Airbnb reported robust Q2 results, with revenue of $3.1 billion and EPS of $1.03, both exceeding analyst expectations due to accelerated travel demand. However, the company guided Q3 revenue largely in line with forecasts but warned of lower adjusted EBITDA margins in the latter half of the year. This margin pressure stems from increased strategic investments in new growth initiatives, such as app overhauls and services, and significant policy efforts aimed at countering local rental restrictions, though Airbnb maintained its full-year adjusted EBITDA margin outlook of at least 34.5%.

Analysis

Airbnb delivered a robust second quarter, with revenue growing 13% year-over-year to $3.1 billion and EPS of $1.03, both surpassing analyst expectations. This performance was driven by an acceleration in nights booked from April through July. However, the company's forward-looking guidance presents a more cautious narrative, creating a clear tension between current momentum and future profitability.
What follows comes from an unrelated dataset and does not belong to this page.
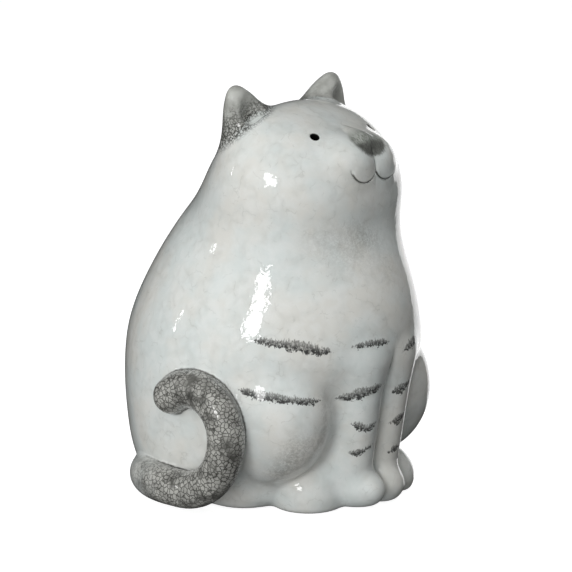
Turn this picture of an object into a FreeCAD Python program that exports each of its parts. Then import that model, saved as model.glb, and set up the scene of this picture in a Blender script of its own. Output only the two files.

While Q3 revenue guidance of $4.02 billion to $4.1 billion is in line with consensus, the company explicitly warned that adjusted EBITDA margins will be lower than the prior year's third quarter. This margin compression is attributed to a dual strategy of increased investment in new growth areas, such as its recent app overhaul and new services, alongside a significant planned push into state and local politics to counter restrictive rental regulations. Management also flagged tougher growth comparisons for the second half of the year, referencing last year's unique travel drivers. Despite these near-term pressures, the company maintained its full-year adjusted EBITDA margin outlook of at least 34.5%, providing a baseline for profitability expectations amid the heightened spending and a stock that has underperformed the S&P 500 year-to-date.